Dell is streamlining its workforce with a staggering 6,000 employee layoff, joining the growing list of tech giants shedding weight in 2024. This move comes amidst concerns over a potential recession and a slumping PC market.
The layoffs follow a rough patch for Dell. The company’s bread and butter – personal computers – have seen sluggish demand for nearly two years, contributing to an 11% revenue decline in Q4 2023. Despite Dell’s optimistic forecast for PC sales growth in FY 2025, rising input costs and a “continued reduction” in revenue from other business units (likely due to the VMware spin-off) paint a concerning picture.

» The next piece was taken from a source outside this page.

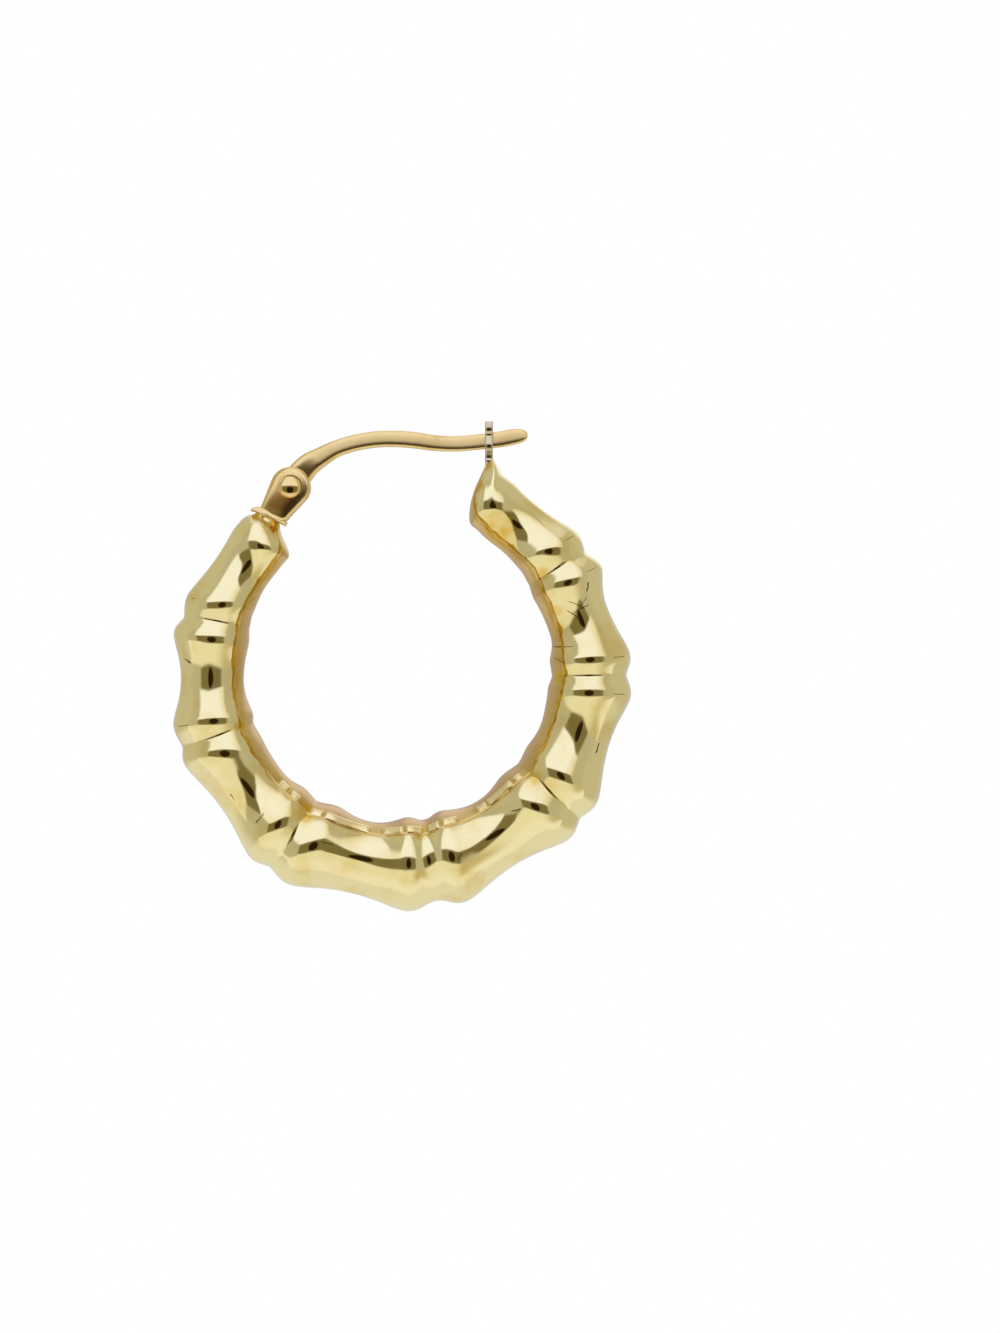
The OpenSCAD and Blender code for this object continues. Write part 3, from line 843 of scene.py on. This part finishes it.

Dell’s recent shift towards a stricter hybrid work model has also ruffled employee feathers. Previously known for its flexible work culture, the company now requires remote workers to spend at least three days in the office for promotion consideration. This policy clashes with industry trends – a Bloomberg study revealed that companies offering remote work flexibility saw significantly higher revenue growth than those with stricter office mandates.
Dell isn’t the only one feeling the squeeze. The tech sector is experiencing a wave of downsizing, with Google shedding 1,000 employees this year (on top of 12,000 in 2023), Microsoft cutting 1,900 in 2024, and SAP trimming its workforce by 8,000. With Dell’s layoffs, the tech industry has seen over 50,000 employees let go so far in 2024.
While Dell remains hopeful for a PC market rebound and future growth, the company’s cost-cutting measures and employee discontent raise questions about its long-term strategy. Only time will tell if Dell can navigate these headwinds and emerge stronger.